Rex Parker said it was "fun," which is almost the equivalent of a five-star review.  He complained about the clue for MOT, which at first I thought was petty, but now I actually mostly agree with.  One thing crossword constructors and editors should try to do is make the language in puzzles match the language outside of puzzles as closely as possible.  Rex is right when he says nobody ever uses the term MOT interchangeably with "Zinger."  To experienced solvers, this is something we've learned to gloss over, but to newbies, I suspect, it could be a potential turn-off.  With that said, only experienced solvers can handle a Friday puzzle, so in this case, it's a moot discussion.
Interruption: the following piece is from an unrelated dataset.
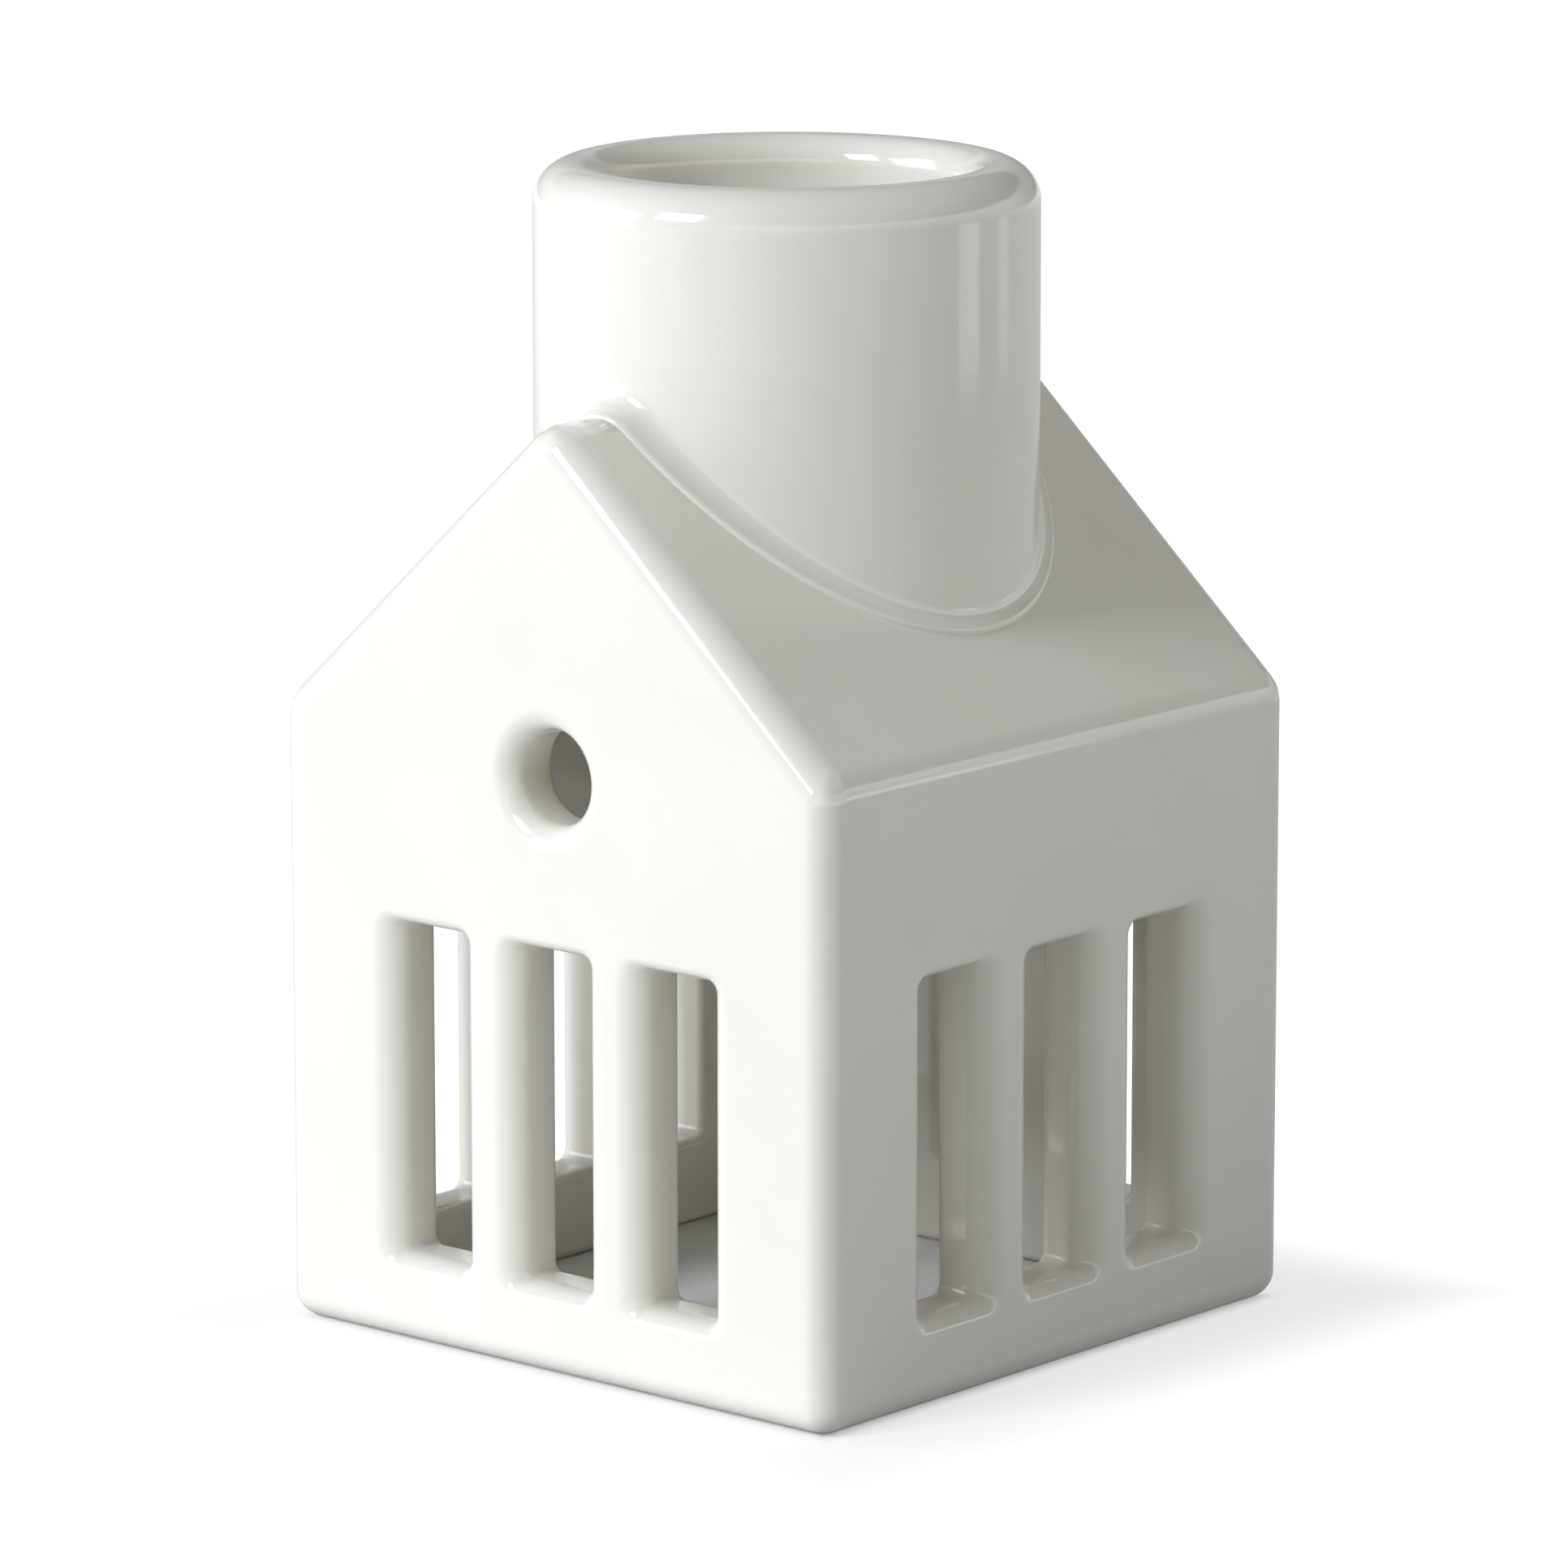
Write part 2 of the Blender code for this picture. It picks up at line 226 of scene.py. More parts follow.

Amy Reynaldo, over at Crossword Fiend, said she was tired -- not of my puzzle, just in general.  Fair enough.  I blog every once in a while for like 50 people.  Doing what she does must be like a part-time job.

Some bullet points.

  • The clue for HOVERBOARDS is weird.  It makes it sound like people actually used hoverboards as transportation today, like they are recumbent bicycles or something.  In the clue I submitted, I referenced Back to the Future II, which I think is the only proper way to write a clue for it.  (Oh, apparently there are things called "hoverboards" that aren't really hoverboards.)
  • I put TELEKINESIS into this puzzle after watching this.
  • JOLLY RANCHER was the candy of my childhood, so I'm happy to be responsible for its puzzle debut.
  • I'm particularly proud of my clues for COS, TRES, and APU.
  • IN ANGER makes me think of this Oasis song.
  • Run-DMC and ADIDAS in the same puzzle is a nice touch, if you were an MTV watcher in the '80s.